You can write as many lines as you like and even reverse the sequence, which creates interesting shapes on the page too. Mind you, as the final example shows, it can draw you into pretentiousness. I wrote this to try to exploit those shapes. It’s even called Natural Cycle. (Remember, I said I’m NOT a poet.)
Day
Breaks,
Murmurs
Multiply,
Traffic congests and
Planes and trains and automobiles
And all the cacophonic crush of city living
Build to the midday madness, the clamour for success.
The energy drives down the sun
Until the evening
Lullabies
Silence
The
Day.
But
Night
Shivers,
Stirs itself,
And through the darkness
Songs and screams and cries for mercy
And all the lust and hate and buried barbarism
Herald the bleak survival of visceral defeat.

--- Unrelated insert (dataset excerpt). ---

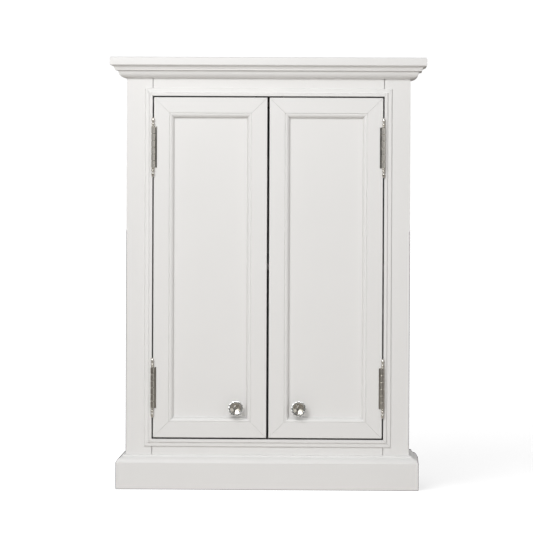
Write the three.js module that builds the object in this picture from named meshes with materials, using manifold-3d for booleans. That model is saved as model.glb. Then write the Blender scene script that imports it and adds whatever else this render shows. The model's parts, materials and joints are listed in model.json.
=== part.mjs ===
// Painted two-door wall cabinet: moulded cornice and plinth, a beaded face frame, inset doors with mitred
// frames and flat panels, finial butt hinges and glass knobs.
// Millimetres. +X is to the right of someone facing the doors, -Y is the front, +Z is up.
// The origin is the centre of the footprint, on the bottom plane.
import * as THREE from "three";
import { mergeVertices } from "three/addons/utils/BufferGeometryUtils.js";
import Module from "manifold-3d";

const wasm = await Module();
wasm.setup();

// ---------------------------------------------------------------- driving dimensions
const overallWidth = 558;
const overallHeight = 762;
const overallDepth = 216;
const topOverhang = 29; // top board past the body, at the front and both sides
const topBoardThickness = 15;
const topEdgeRadius = 2.2;

const boardThickness = 18; // carcass boards
const backThickness = 6;
const railHeight = 60;
const baseRailThickness = 18;

const frameThickness = 19; // face frame
const stileWidth = 45.5;
const openingBottom = 88;
const openingTop = 693.75;

const crownHeight = 22.5;
const plinthHeight = 46.5;
const plinthCapHeight = 14.5;
const plinthProjection = 17;

const beadWidth = 13.6;
const beadProud = 5.5;

const doorThickness = 20;
const doorMemberWidth = 36; // flat of the frame plus its moulded inner edge
const doorFlat = 27.2;
const panelRecess = 9.5;
const panelThickness = 5.6;
const grooveDepth = 8;
const hingeGap = 2.4;
const meetingGap = 4;
const topGap = 2.5;
const bottomGap = 2.75;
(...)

Oblivion crawls through the blood,
The passions falter,
And the sun
Rises
Once
More.
I’m certainly not exposing these efforts to suggest any talent on my part but rather to encourage you to have a go. Not necessarily with a view to publication, or even for others to read, but to see and feel how having to work to strict rules can also be liberating.
But, to finish, another example of an Oulipo-type product. One of their techniques is called n+7. It involves replacing each noun in a text by the noun which comes 7 places after it in the dictionary. The programme had one about the Creation which ended with God saying ‘Let there be limit’, which I rather liked. So I’ve just recast perhaps the most famous opening novel sentence as follows: It is a tube universally acknowledged, that a single mandala in possession of a good founder, must be in want of a wildebeest.